What to produce – Print the full listing exactly.

Collected data –
══════════

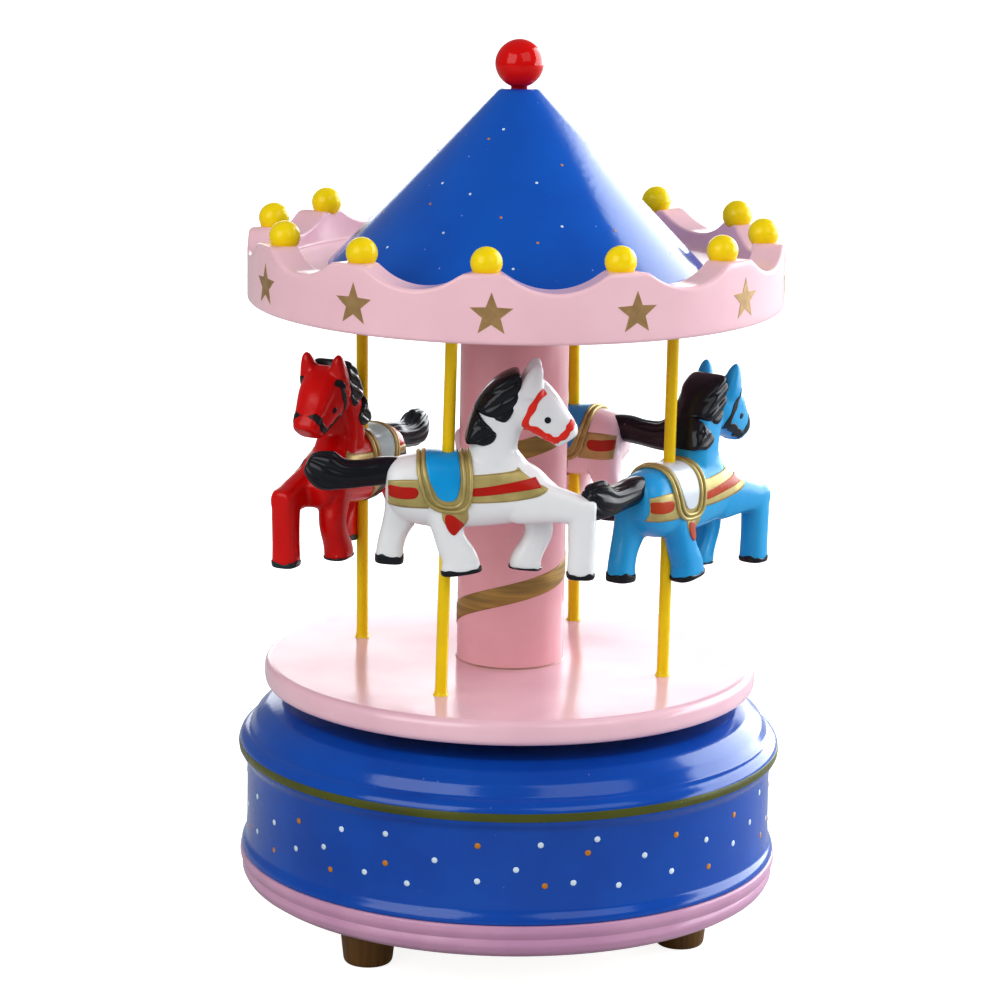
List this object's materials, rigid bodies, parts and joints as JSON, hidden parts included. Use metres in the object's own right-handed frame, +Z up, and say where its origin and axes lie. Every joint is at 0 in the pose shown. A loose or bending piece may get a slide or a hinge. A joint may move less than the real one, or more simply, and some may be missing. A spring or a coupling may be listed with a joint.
{
  "type": "carousel music box",
  "caption": "Wooden carousel music box: a round base with the movement inside, a turning deck with horses on poles, a scalloped crown and a cone roof.",
  "frame": {"origin": "on the table under the middle of the base, at the height of the feet's undersides", "axes": "+Z up along the turning axis; -Y towards the viewer, with the white horse at the front heading +X"},
  "size_m": [0.11, 0.11, 0.1823],
  "materials": {
    "blue_paint": "turned wood under glossy blue lacquer",
    "pink_paint": "turned wood under glossy pale pink lacquer",
    "yellow_paint": "wood under glossy yellow paint",
    "red_paint": "turned wood bead under glossy red paint",
    "brown_paint": "turned wood under glossy brown paint",
    "plywood": "bare plywood disc",
    "white_moulding": "moulded horse, glossy, painted trim",
    "blue_moulding": "moulded horse, glossy, painted trim",
    "pink_moulding": "moulded horse, glossy, painted trim",
    "red_moulding": "moulded horse, glossy, painted trim",
    "steel": "ground steel",
    "spring_steel": "blued spring steel",
    "brass": "machined brass",
    "fan_plastic": "moulded nylon"
  },
  "bodies": {
    "base": {"base_housing": "blue_paint", "base_ring": "pink_paint", "bottom_plate": "plywood", "foot_1": "brown_paint", "foot_2": "brown_paint", "foot_3": "brown_paint", "movement_bedplate": "steel", "bedplate_screw_1": "steel", "bedplate_screw_2": "steel", "bedplate_screw_3": "steel", "spring_housing": "steel", "mainspring": "spring_steel", "comb": "steel", "comb_bridge": "brass", "comb_screw_1": "steel", "comb_screw_2": "steel", "cylinder_bearing": "brass", "end_bearing_plate": "brass", "wheel_bearing": "brass", "worm_bracket": "brass"},
    "carousel": {"winding_arbor": "steel", "drive_gear": "brass", "deck_hub": "steel", "hub_screw_1": "steel", "hub_screw_2": "steel", "hub_screw_3": "steel", "deck": "pink_paint", "column": "pink_paint", "crown": "pink_paint", "roof_cone": "blue_paint", "finial_ball": "red_paint", "crown_ball_1": "yellow_paint", "crown_ball_2": "yellow_paint", "crown_ball_3": "yellow_paint", "crown_ball_4": "yellow_paint", "crown_ball_5": "yellow_paint", "crown_ball_6": "yellow_paint", "crown_ball_7": "yellow_paint", "crown_ball_8": "yellow_paint", "crown_ball_9": "yellow_paint", "crown_ball_10": "yellow_paint", "crown_ball_11": "yellow_paint", "crown_ball_12": "yellow_paint", "pole_1": "yellow_paint", "pole_2": "yellow_paint", "pole_3": "yellow_paint", "pole_4": "yellow_paint", "horse_white": "white_moulding", "horse_blue": "blue_moulding", "horse_pink": "pink_moulding", "horse_red": "red_moulding"},
    "music_cylinder": {"pin_cylinder": "brass", "cylinder_pinion": "brass", "cylinder_gear": "brass"},
    "governor_wheel": {"wheel_pinion": "steel", "worm_wheel": "brass"},
    "governor": {"worm_shaft": "steel", "governor_fan": "fan_plastic"}
  },
  "joints": [
    {"name": "carousel_spin", "type": "hinge", "parent": "base", "child": "carousel", "pos_m": [0, 0, 0], "axis": [0, 0, 1], "continuous": true},
    {"name": "cylinder_spin", "type": "hinge", "parent": "base", "child": "music_cylinder", "pos_m": [0.02, 0, 0.03083], "axis": [1, 0, 0], "continuous": true},
    {"name": "governor_wheel_spin", "type": "hinge", "parent": "base", "child": "governor_wheel", "pos_m": [0.03, 0.0092, 0.02691], "axis": [1, 0, 0], "continuous": true},
    {"name": "governor_spin", "type": "hinge", "parent": "base", "child": "governor", "pos_m": [0.03305, 0.0156, 0.027], "axis": [0, 0, 1], "continuous": true}
  ],
  "couplings": [
    {"joint": "cylinder_spin", "follows": "carousel_spin", "ratio": -3},
    {"joint": "governor_wheel_spin", "follows": "carousel_spin", "ratio": 9},
    {"joint": "governor_spin", "follows": "carousel_spin", "ratio": -144}
  ]
}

══════════

Correct output –
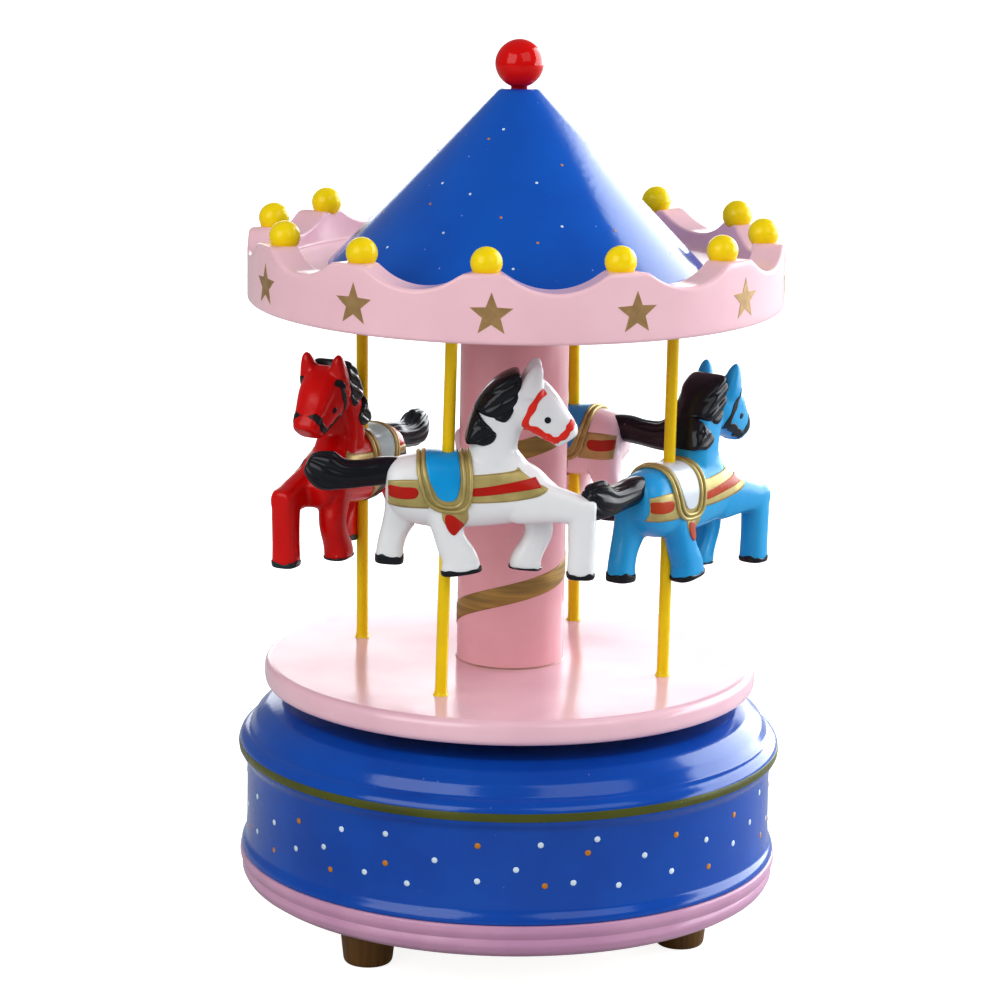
List this object's materials, rigid bodies, parts and joints as JSON, hidden parts included. Use metres in the object's own right-handed frame, +Z up, and say where its origin and axes lie. Every joint is at 0 in the pose shown. A loose or bending piece may get a slide or a hinge. A joint may move less than the real one, or more simply, and some may be missing. A spring or a coupling may be listed with a joint.
{
  "type": "carousel music box",
  "caption": "Wooden carousel music box: a round base with the movement inside, a turning deck with horses on poles, a scalloped crown and a cone roof.",
  "frame": {"origin": "on the table under the middle of the base, at the height of the feet's undersides", "axes": "+Z up along the turning axis; -Y towards the viewer, with the white horse at the front heading +X"},
  "size_m": [0.11, 0.11, 0.1823],
  "materials": {
    "blue_paint": "turned wood under glossy blue lacquer",
    "pink_paint": "turned wood under glossy pale pink lacquer",
    "yellow_paint": "wood under glossy yellow paint",
    "red_paint": "turned wood bead under glossy red paint",
    "brown_paint": "turned wood under glossy brown paint",
    "plywood": "bare plywood disc",
    "white_moulding": "moulded horse, glossy, painted trim",
    "blue_moulding": "moulded horse, glossy, painted trim",
    "pink_moulding": "moulded horse, glossy, painted trim",
    "red_moulding": "moulded horse, glossy, painted trim",
    "steel": "ground steel",
    "spring_steel": "blued spring steel",
    "brass": "machined brass",
    "fan_plastic": "moulded nylon"
  },
  "bodies": {
    "base": {"base_housing": "blue_paint", "base_ring": "pink_paint", "bottom_plate": "plywood", "foot_1": "brown_paint", "foot_2": "brown_paint", "foot_3": "brown_paint", "movement_bedplate": "steel", "bedplate_screw_1": "steel", "bedplate_screw_2": "steel", "bedplate_screw_3": "steel", "spring_housing": "steel", "mainspring": "spring_steel", "comb": "steel", "comb_bridge": "brass", "comb_screw_1": "steel", "comb_screw_2": "steel", "cylinder_bearing": "brass", "end_bearing_plate": "brass", "wheel_bearing": "brass", "worm_bracket": "brass"},
    "carousel": {"winding_arbor": "steel", "drive_gear": "brass", "deck_hub": "steel", "hub_screw_1": "steel", "hub_screw_2": "steel", "hub_screw_3": "steel", "deck": "pink_paint", "column": "pink_paint", "crown": "pink_paint", "roof_cone": "blue_paint", "finial_ball": "red_paint", "crown_ball_1": "yellow_paint", "crown_ball_2": "yellow_paint", "crown_ball_3": "yellow_paint", "crown_ball_4": "yellow_paint", "crown_ball_5": "yellow_paint", "crown_ball_6": "yellow_paint", "crown_ball_7": "yellow_paint", "crown_ball_8": "yellow_paint", "crown_ball_9": "yellow_paint", "crown_ball_10": "yellow_paint", "crown_ball_11": "yellow_paint", "crown_ball_12": "yellow_paint", "pole_1": "yellow_paint", "pole_2": "yellow_paint", "pole_3": "yellow_paint", "pole_4": "yellow_paint", "horse_white": "white_moulding", "horse_blue": "blue_moulding", "horse_pink": "pink_moulding", "horse_red": "red_moulding"},
    "music_cylinder": {"pin_cylinder": "brass", "cylinder_pinion": "brass", "cylinder_gear": "brass"},
    "governor_wheel": {"wheel_pinion": "steel", "worm_wheel": "brass"},
    "governor": {"worm_shaft": "steel", "governor_fan": "fan_plastic"}
  },
  "joints": [
    {"name": "carousel_spin", "type": "hinge", "parent": "base", "child": "carousel", "pos_m": [0, 0, 0], "axis": [0, 0, 1], "continuous": true},
    {"name": "cylinder_spin", "type": "hinge", "parent": "base", "child": "music_cylinder", "pos_m": [0.02, 0, 0.03083], "axis": [1, 0, 0], "continuous": true},
    {"name": "governor_wheel_spin", "type": "hinge", "parent": "base", "child": "governor_wheel", "pos_m": [0.03, 0.0092, 0.02691], "axis": [1, 0, 0], "continuous": true},
    {"name": "governor_spin", "type": "hinge", "parent": "base", "child": "governor", "pos_m": [0.03305, 0.0156, 0.027], "axis": [0, 0, 1], "continuous": true}
  ],
  "couplings": [
    {"joint": "cylinder_spin", "follows": "carousel_spin", "ratio": -3},
    {"joint": "governor_wheel_spin", "follows": "carousel_spin", "ratio": 9},
    {"joint": "governor_spin", "follows": "carousel_spin", "ratio": -144}
  ]
}